Moreover, in the run up to US elections in November, it is to be noted that policies proposed by the Republican Presidential campaign would likely provide a boost to the USD, the report added.

ALSO READ| When will RBI cut rates next?

What will prompt RBI to cut rates?

Contrary to market pricing, RBI is expected to remain on hold through 2025. A combination of robust growth, inflation continuing to track above 4 per cent, and the need for RBI to lean against leverage trends are the key reasons. Additionally, durable disinflation to 4 per cent or growth slowdown could enable rate cuts, highlighted the report.

RBI stands out as one of the central banks in Asia that will not cut rates. A robust growth cycle with a healthy productivity dynamic driven by capex is expected to remain underway, implying a higher neutral rate.
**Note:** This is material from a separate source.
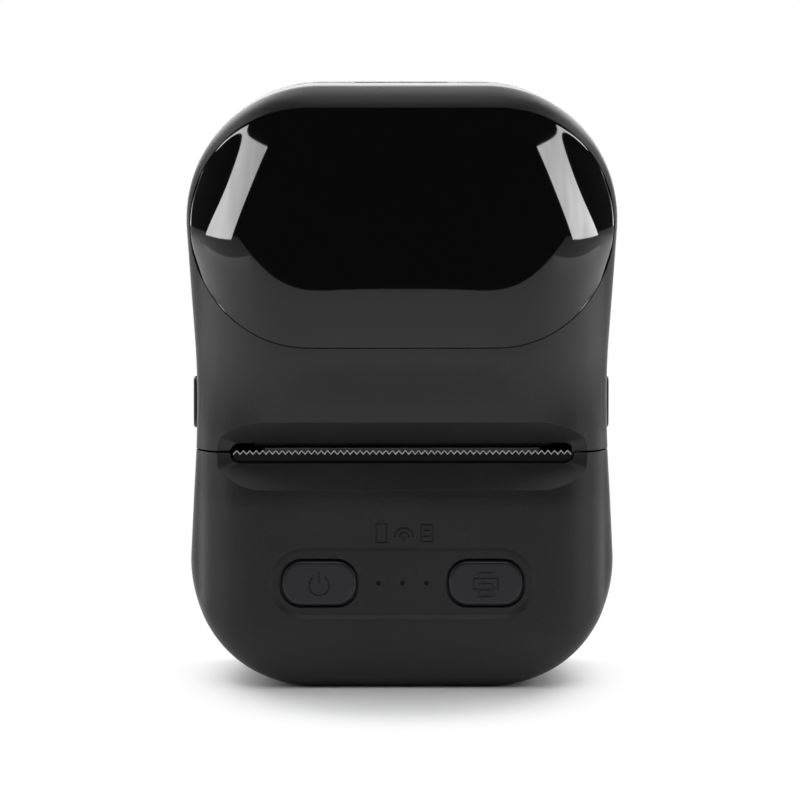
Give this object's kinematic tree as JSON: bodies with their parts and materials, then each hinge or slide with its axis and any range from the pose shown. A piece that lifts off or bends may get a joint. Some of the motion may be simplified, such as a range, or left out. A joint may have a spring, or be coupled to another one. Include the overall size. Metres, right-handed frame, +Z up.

Recent RBI research indicated that the neutral rate has shifted up to an estimated 1.4-1.9 per cent as of end-Q1 2024 (compared to 0.8-1 per cent in Q4 2021).

RBI has also continued to reiterate “its commitment to aligning inflation to the 4 per cent target on a durable basis”, and that “resilient and steady growth in GDP enables monetary policy to focus unambiguously on inflation”.

The leverage cycle is strong and the banking system is stretched. In this environment, the RBI should stay put to lean against these leverage trends, the report stated.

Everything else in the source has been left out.